La défense de la famille reste un thème mobilisateur en Espagne. Dimanche 29 mars, 100 000 personnes ont manifesté dans les rues de Madrid pour protester contre le projet de loi de libéralisation de l’avortement. Depuis 1985, la législation espagnole prévoit trois cas pour avorter : le viol , dans un délai maximum de 12 semaines de grossesse, en cas de malformation du fœtus (jusqu’à 22 semaines) et s’il y a «danger pour la santé physique ou psychique de la mère». Selon des chiffres ministériels, c’est sur cette base que 97% des IVG ont été pratiquées en 2007. La Ministre à l’égalité, Bibiana Aído, souhaite en finir avec une double hypocrisie. D’une part, la loi actuelle, souvent considérée, à tort, comme trop stricte permet aux médecins de pratiquer de nombreuses IVG sans délai limite – ce qui explique que des françaises franchissent la frontière pour avorter en Espagne une fois le délai légal dépassé (12 semaines). D’autre part, seuls 2% des IVG sont pratiquées dans des hôpitaux publics où les groupes pro-vie exercent des pressions sur les médecins. Ceux-ci pouvant se déclarer objecteur de conscience par conviction ou par crainte des sanctions en franchissant la limite de la légalité… et certains d’entre-eux, pratiquer des avortements dans des cliniques privées où l’opération est coûteuse.
Normalisation européenne
Le gouvernement Zapatero entend mettre l’accent sur la prévention et l’éducation sexuelle pour pallier à une augmentation éventuelle du nombre d’IVG, une argumentation avancée par les organisations hostiles à l’avortement (HazteOir – « Fais-toi entendre », Derecho a Vivir- «Droit à la Vie», Médicos por la Vida- « Médecins pour la Vie »).
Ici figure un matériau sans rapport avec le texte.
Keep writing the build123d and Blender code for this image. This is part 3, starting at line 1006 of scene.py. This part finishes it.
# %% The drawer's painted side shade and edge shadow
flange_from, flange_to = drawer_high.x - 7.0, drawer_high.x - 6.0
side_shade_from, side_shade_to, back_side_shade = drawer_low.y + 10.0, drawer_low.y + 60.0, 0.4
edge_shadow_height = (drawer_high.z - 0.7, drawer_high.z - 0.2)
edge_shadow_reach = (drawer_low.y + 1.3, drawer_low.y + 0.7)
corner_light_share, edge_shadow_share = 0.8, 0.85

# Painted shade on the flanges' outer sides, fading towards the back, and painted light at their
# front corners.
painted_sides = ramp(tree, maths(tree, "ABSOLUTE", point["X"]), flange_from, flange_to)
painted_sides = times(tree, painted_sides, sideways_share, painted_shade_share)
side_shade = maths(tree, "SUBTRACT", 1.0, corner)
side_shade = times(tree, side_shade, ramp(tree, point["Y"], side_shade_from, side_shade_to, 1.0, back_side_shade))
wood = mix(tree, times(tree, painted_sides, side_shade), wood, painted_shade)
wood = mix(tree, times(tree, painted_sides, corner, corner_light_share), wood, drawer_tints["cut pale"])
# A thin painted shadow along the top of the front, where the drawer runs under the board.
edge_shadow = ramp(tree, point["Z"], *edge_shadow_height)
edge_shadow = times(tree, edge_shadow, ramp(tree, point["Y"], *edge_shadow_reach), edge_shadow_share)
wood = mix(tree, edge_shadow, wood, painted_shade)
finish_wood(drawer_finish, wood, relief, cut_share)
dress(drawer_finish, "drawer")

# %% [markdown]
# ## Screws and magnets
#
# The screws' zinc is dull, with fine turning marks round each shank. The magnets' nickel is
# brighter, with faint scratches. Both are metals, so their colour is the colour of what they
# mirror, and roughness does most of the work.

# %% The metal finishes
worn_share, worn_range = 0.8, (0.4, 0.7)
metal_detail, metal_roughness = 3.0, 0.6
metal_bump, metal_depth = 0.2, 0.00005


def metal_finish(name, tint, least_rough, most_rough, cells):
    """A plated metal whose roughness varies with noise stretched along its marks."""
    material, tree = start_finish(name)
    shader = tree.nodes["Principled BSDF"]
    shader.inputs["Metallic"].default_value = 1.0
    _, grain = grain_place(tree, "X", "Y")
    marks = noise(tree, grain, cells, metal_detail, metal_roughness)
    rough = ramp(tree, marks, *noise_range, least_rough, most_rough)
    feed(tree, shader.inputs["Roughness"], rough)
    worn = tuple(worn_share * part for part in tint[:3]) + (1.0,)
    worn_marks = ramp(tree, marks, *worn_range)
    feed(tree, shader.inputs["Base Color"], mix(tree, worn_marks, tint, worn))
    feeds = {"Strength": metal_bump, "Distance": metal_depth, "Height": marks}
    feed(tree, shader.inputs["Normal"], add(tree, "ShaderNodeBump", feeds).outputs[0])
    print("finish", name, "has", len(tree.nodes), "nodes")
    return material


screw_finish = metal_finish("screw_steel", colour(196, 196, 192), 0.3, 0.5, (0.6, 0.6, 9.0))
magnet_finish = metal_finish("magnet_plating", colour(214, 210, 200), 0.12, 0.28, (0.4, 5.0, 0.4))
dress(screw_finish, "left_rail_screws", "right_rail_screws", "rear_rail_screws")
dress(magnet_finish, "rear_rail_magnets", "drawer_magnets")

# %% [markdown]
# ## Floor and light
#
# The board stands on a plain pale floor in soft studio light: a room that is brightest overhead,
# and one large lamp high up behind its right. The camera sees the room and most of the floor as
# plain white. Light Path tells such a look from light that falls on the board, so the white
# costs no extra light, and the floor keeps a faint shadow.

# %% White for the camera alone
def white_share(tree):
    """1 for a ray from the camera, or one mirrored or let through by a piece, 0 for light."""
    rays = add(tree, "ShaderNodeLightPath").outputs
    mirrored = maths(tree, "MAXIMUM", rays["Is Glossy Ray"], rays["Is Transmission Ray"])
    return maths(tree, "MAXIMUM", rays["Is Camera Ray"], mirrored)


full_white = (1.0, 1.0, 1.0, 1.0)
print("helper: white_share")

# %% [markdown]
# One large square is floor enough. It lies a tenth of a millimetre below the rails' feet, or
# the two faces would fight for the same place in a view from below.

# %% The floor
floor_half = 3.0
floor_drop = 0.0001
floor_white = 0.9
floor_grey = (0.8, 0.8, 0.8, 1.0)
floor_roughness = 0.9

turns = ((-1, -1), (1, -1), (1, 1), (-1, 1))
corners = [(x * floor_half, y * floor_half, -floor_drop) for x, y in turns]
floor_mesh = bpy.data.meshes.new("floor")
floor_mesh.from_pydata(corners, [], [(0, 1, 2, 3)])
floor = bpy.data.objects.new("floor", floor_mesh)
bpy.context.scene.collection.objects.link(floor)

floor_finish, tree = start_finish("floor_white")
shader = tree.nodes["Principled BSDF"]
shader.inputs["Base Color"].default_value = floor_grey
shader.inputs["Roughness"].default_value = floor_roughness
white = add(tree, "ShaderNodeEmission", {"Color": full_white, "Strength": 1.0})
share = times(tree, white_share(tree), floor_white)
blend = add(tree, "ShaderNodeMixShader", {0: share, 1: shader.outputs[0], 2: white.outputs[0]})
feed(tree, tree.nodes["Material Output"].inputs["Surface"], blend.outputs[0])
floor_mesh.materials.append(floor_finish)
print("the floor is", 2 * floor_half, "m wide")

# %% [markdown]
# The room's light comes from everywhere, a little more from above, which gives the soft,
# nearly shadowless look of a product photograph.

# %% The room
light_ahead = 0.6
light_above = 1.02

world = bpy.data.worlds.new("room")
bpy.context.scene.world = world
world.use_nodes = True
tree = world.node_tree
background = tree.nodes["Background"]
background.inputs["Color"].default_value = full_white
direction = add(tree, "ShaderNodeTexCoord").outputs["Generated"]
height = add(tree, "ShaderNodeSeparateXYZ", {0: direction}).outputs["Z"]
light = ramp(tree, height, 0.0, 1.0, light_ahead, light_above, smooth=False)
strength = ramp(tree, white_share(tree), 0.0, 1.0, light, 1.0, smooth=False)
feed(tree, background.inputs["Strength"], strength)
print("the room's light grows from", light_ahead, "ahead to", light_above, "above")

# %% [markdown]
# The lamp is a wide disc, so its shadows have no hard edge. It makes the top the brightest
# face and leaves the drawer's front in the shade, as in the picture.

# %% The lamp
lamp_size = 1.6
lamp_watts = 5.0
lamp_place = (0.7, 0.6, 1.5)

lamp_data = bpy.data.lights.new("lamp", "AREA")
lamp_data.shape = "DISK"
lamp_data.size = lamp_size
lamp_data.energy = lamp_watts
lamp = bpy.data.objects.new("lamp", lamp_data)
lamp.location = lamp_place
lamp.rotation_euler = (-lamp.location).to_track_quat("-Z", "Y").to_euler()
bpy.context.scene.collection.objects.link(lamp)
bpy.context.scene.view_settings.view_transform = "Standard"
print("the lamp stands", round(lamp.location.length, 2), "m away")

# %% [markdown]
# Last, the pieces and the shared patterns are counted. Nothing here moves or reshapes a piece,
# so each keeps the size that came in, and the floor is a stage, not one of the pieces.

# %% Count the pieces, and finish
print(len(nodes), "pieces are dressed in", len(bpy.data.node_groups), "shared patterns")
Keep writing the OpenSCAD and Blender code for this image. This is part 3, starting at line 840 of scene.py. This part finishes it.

En Espagne, environ 112 000 avortements sont pratiqués chaque année ( autour de 200 000 en France). Contre toutes attentes, le projet de l’exécutif n’élargit pas substantiellement le droit à l’avortement, il vise surtout à l’encadrer pour éviter les abus. L’exemple type est celui du Docteur Carlos Morín dont le dossier est en cours d’instruction. Ce gérant de cliniques de Barcelone blanchissait l’argent des nombreuses IVG réalisées dans ses établissements. En passant à une loi règlementant l’avortement avec des délais, et non plus seulement en cas de situations de nécessité particulière, l’Espagne s’aligne sur la plupart des législations européennes en la matière. L’Autriche, la Belgique, la Bulgarie, le Danemark, la France, le Royaume-Uni, les Pays-Bas, l’Italie, la Norvège et la Suède règlementent l’IVG avec des délais.
Les mineures en question
Ce que propose le gouvernement espagnol relève d’abord de la symbolique en reconnaissant l’avortement comme un droit des femmes. Mais un droit limité à quatorze semaines de grossesse. Le projet de loi devrait conserver des délais plus amples pour les situations particulières (malformations fœtales, 22 semaines, et grave danger pour la vie de la mère ou risque de santé, délai qui reste à déterminer). L’exécutif doit encore plancher sur des lacunes juridiques. Il devra trancher sur la possibilité de provoquer l’accouchement dans le cas où de graves malformations du fœtus sont détectées au-delà des 22 semaines accordées par la future loi. Reste également à définir les sanctions pour les femmes et les médecins qui pratiqueront des avortements hors-délais. Le gouvernement souhaite supprimer les peines de prison mais n‘exclut pas des sanctions pénales si ces avortements étaient considérés comme des délits ou alors des sanctions civiles ou administratives. Enfin, si le gouvernement veut ouvrir le droit d’avorter aux mineures à partir de 16 ans sans consentement parental, face à la mobilisation de l’Eglise catholique et des associations anti-avortement, il se dit «prêt à discuter».